The medicated chick starter wouldn't necessarily hurt your laying hens either. The medication (in US) is usually Amprol which is a coccidiostat that helps to inhibit the growth of cocci so chickens can build resistance. Amprol or Corid can be given to chickens at any age for cocci treatment and there is no egg withdrawal - it is not an antibiotic.

I do like using an All Flock or Flock raiser formula feed (20% protein), I provide oyster shell free choice and my girls lay nice hard shelled eggs. This last time someone came in the feed store and bought the whole pallet of feed, so I had to get layer pellets - my flock HATES them, I have had to coax, beg and plead to get them to eat and my egg production is a bit off now - so changes in feed can affect production. For me I wish I had bought unmedicated chick starter to substitute instead of pellets - this would have been more palatable for my flock I'm sure.

Sorry to ramble. I think you are ok, but try to settle on one type of feed. If you think you will be adding young ones to your flock frequently then go with an All Flock feed, this way chicks and adults can eat the same feed. Otherwise you can use layer pellets for your girls if that is your preference.

Just my thoughts.
Thank you! I'll probably stick with the meat bird food until the younger hens are at the 16 week mark. If it's not hurting them, switching them to another food for 4 weeks only to switch it again to layer food would probably do more harm than good, right?

Mine don't like the pellets either. When I adopted the older birds, they came with half a bag of the pellets, so I just stuck with those thinking they were used to them. I think that's why the chicks' food was so appealing.
Chickens are funny critters. If you give them a particular food or treat in the same container in the same spot for weeks, then put the same food or treat in a different spot they'll act like they've been given a special gift from Heaven and go ballistic - act like they're starving and they've never tasted anything as good as this new delight they've found! They'll do the same thing with water - plenty of clean, fresh water in their coop or run, but when you let them out and they find a dirty puddle they'll drink like they're totally dehydrated. Go figger - silly chickens!!!

Like @Wyorp Rock I simply feed All Flock or Flock Maintenance to every chicken out there - chicks, roosters, layers...saves me time and trouble and they get everything they need. The All Flock I feed is a little higher in protein (but not having the bag in front of me I can't give percentages) and the girls get their calcium from oyster shell and older eggs I feed back. Just about anything can put hens off laying - they may be preparing to molt, they may be a little thrown off by new faces in their territory or it may be the hotter weather. Some just take a break from time to time. I know some people have told me that changing foods can also do that, but frankly I've never noticed that. Maybe my goofy girls just don't know that's supposed to happen.
Of course, I went to All Flock last year when I got that year's batch of chicks, so I haven't changed foods in quite awhile, either, so it could just be my old memory playing tricks on me!

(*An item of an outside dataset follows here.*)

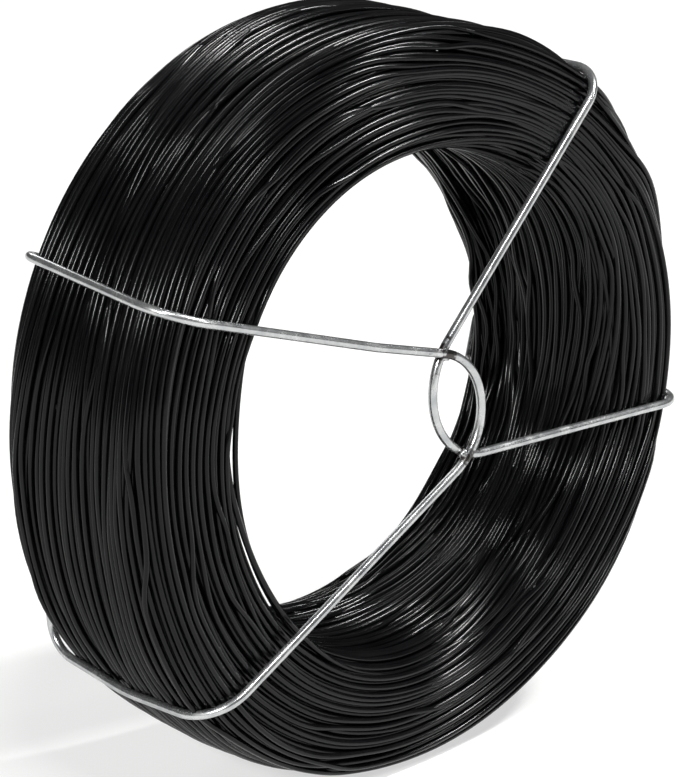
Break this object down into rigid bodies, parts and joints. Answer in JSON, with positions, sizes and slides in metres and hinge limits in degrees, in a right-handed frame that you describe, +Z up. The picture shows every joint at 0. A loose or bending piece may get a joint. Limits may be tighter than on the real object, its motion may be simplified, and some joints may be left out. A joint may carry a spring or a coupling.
{
  "type": "coil of binding wire",
  "caption": "Coil of black binding wire wound in many turns round an open middle, held by two bent galvanised retainer wires welded into an eye in front.",
  "frame": {"origin": "on the floor under the middle of the coil, which stands on its rim", "axes": "+Z up, Y along the coil's axis with the eye of the retainer wires on the -Y side, +X to the right when that side is seen"},
  "size_m": [0.2004, 0.0666, 0.2],
  "materials": {
    "binding_wire": "black, semi-gloss, smooth drawn",
    "retainer_wire": "bright galvanised, smooth, burnt at the welds"
  },
  "bodies": {
    "root": {"wire_coil": "binding_wire", "retainer_wire_left": "retainer_wire", "retainer_wire_right": "retainer_wire"}
  },
  "joints": []
}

I think, depending on how much of the other foods you have left in the bag, I'd cover all bases and just mix them with All Flock and feed the mixture. It's a gradual change, (just in case of that memory thing of mine being off) and nobody would be getting too much of a "good thing" at one time. Then switch to All Flock. You aren't going to be able to keep them out of each other's food dishes anyway. Silly chickens!

And Welcome to the flock!!
Thank you for reassuring me that this is normal and not something I've caused. I was mainly worried because I actually adopted 3 chickens - another Rhode Island red - and she never laid a single egg the whole time she was here. The person I got them from told me she'd never laid eggs at all, but she died after a few months. :( At least while she was here, she was happy, roaming around a big, open, grassy, bug-filled yard instead of the place she had been in. But anyway, when the other two stopped laying, that's why I panicked.

I forgot to mention this, and it's probably relevant, but leading up to the eggs stopping altogether, my orpington lay 3 TINY eggs, and I found another busted in the box with a rubbery, thin shell.